Gather up all lines that carry the word "bends".

Record excerpts:
----

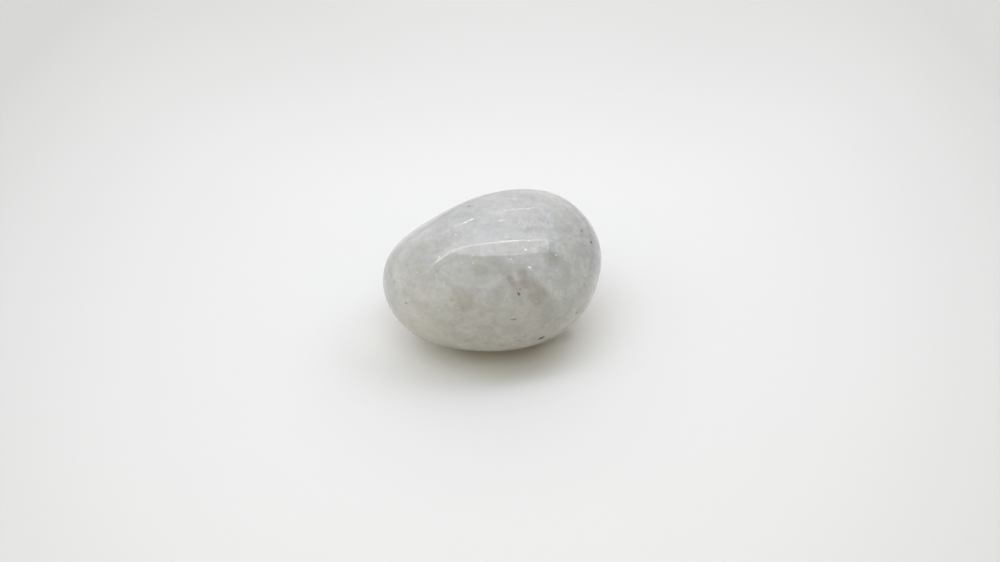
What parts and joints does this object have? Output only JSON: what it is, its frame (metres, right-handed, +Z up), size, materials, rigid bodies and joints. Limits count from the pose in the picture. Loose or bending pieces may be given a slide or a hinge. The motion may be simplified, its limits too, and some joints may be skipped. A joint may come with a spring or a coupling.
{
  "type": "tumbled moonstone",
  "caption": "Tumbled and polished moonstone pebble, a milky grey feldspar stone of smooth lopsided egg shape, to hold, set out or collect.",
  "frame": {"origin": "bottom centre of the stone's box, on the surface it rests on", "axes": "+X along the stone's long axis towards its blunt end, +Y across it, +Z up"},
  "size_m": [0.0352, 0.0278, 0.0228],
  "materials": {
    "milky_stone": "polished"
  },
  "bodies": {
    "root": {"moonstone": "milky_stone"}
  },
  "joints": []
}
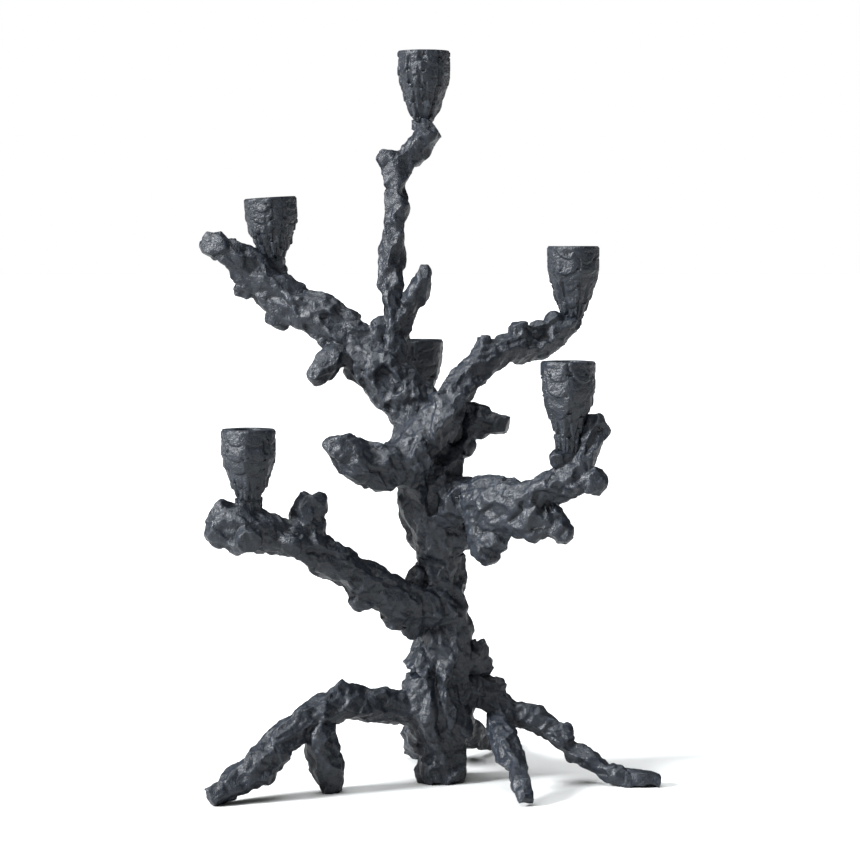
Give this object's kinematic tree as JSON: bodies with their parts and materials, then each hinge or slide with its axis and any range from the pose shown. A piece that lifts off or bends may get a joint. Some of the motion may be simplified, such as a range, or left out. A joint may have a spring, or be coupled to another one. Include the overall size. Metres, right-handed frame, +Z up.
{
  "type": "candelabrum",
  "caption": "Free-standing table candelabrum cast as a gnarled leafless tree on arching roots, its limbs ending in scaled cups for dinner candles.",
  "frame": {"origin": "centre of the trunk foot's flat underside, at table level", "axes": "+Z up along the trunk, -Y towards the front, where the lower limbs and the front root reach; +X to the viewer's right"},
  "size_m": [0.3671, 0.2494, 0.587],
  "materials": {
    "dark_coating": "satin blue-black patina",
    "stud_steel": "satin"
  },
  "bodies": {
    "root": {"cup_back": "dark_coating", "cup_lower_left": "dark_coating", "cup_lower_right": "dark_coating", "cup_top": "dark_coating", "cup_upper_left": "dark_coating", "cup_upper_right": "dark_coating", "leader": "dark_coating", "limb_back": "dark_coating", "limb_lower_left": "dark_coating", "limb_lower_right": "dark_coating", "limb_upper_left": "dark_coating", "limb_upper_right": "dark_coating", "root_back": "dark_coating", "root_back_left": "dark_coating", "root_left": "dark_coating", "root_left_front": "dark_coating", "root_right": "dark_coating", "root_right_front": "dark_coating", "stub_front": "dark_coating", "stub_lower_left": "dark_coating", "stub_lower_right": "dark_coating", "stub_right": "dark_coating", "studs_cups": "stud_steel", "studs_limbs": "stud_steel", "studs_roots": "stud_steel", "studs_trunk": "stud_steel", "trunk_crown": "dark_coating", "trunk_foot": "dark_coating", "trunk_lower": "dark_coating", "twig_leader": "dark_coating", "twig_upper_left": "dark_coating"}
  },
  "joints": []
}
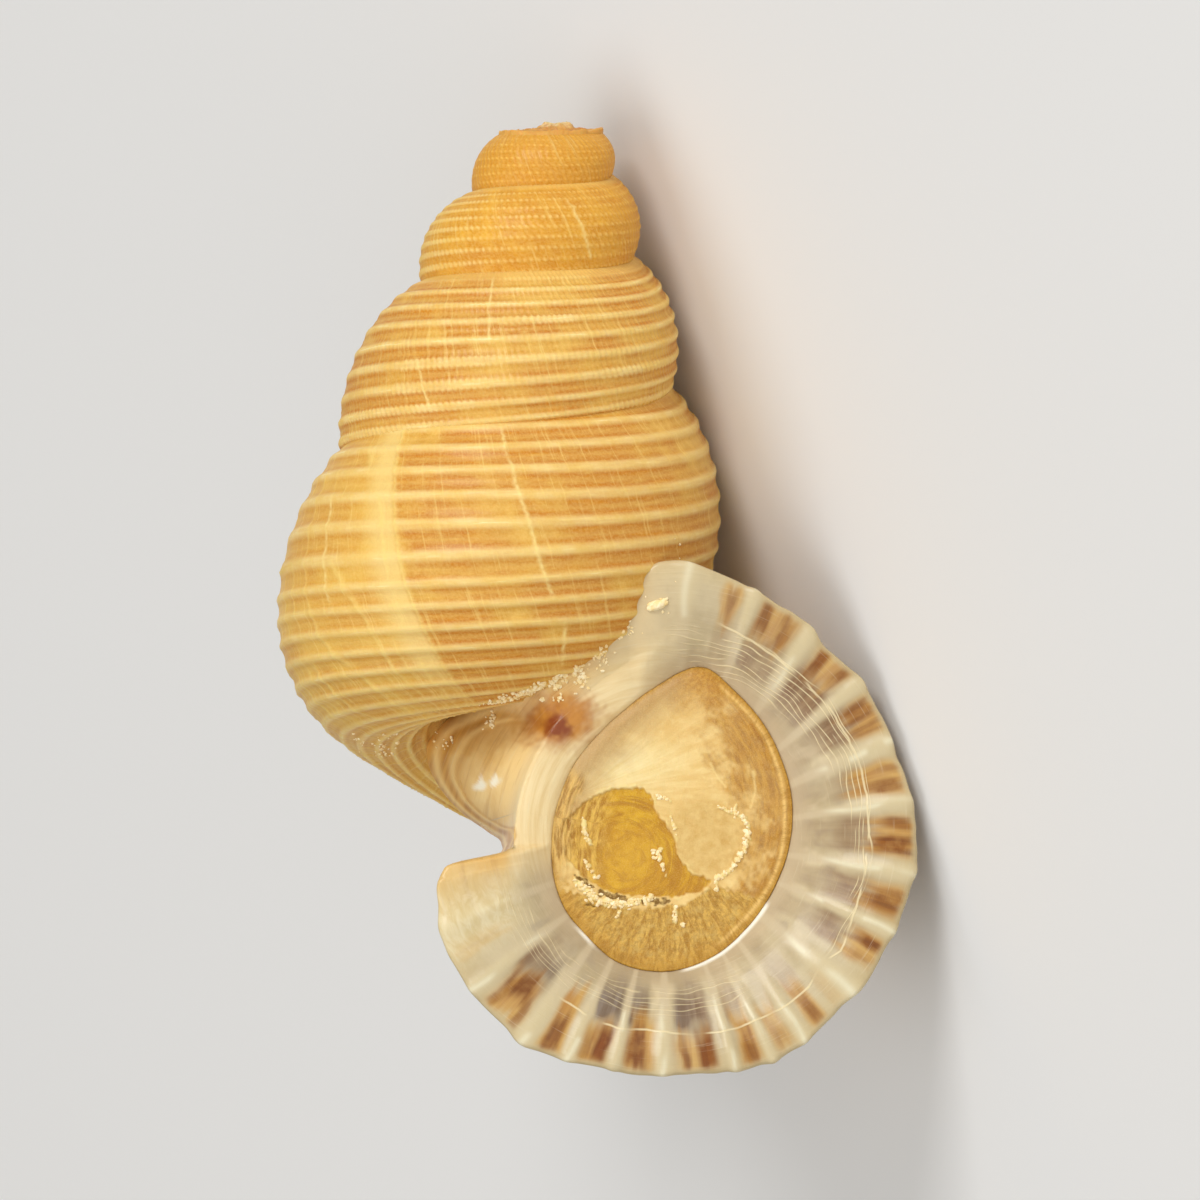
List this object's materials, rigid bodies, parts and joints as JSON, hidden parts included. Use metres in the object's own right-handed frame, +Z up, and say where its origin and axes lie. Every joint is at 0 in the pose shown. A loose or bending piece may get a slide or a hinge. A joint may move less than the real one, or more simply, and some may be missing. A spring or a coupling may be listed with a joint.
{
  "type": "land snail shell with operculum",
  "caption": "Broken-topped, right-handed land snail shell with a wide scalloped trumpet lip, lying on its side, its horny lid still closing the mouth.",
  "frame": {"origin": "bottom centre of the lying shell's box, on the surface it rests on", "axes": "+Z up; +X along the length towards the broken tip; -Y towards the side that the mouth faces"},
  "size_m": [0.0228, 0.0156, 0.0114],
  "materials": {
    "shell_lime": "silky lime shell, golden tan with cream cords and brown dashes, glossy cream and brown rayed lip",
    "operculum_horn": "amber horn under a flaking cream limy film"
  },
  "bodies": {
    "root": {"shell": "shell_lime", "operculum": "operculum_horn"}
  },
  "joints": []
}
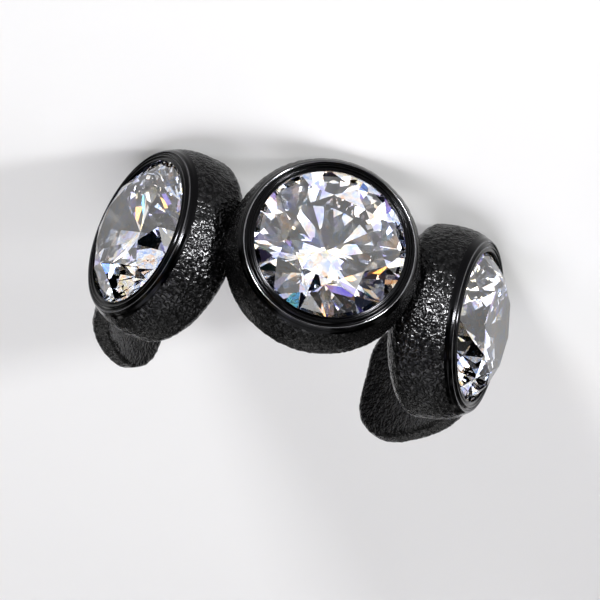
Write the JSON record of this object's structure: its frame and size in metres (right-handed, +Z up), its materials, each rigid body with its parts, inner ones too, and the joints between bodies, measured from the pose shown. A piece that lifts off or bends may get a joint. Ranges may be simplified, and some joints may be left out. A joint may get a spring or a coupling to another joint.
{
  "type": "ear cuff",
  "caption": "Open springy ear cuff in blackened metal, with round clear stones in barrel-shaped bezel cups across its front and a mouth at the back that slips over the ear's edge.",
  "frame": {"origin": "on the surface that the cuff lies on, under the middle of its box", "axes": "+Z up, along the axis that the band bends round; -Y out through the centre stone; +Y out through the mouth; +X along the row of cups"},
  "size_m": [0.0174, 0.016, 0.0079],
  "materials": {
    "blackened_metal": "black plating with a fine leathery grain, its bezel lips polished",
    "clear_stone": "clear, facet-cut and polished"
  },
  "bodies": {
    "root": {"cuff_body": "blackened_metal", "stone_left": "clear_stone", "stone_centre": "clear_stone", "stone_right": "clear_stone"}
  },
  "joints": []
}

----

Solution to the exercise:
Give this object's kinematic tree as JSON: bodies with their parts and materials, then each hinge or slide with its axis and any range from the pose shown. A piece that lifts off or bends may get a joint. Some of the motion may be simplified, such as a range, or left out. A joint may have a spring, or be coupled to another one. Include the overall size. Metres, right-handed frame, +Z up.
Write the JSON record of this object's structure: its frame and size in metres (right-handed, +Z up), its materials, each rigid body with its parts, inner ones too, and the joints between bodies, measured from the pose shown. A piece that lifts off or bends may get a joint. Ranges may be simplified, and some joints may be left out. A joint may get a spring or a coupling to another joint.
  "frame": {"origin": "on the surface that the cuff lies on, under the middle of its box", "axes": "+Z up, along the axis that the band bends round; -Y out through the centre stone; +Y out through the mouth; +X along the row of cups"},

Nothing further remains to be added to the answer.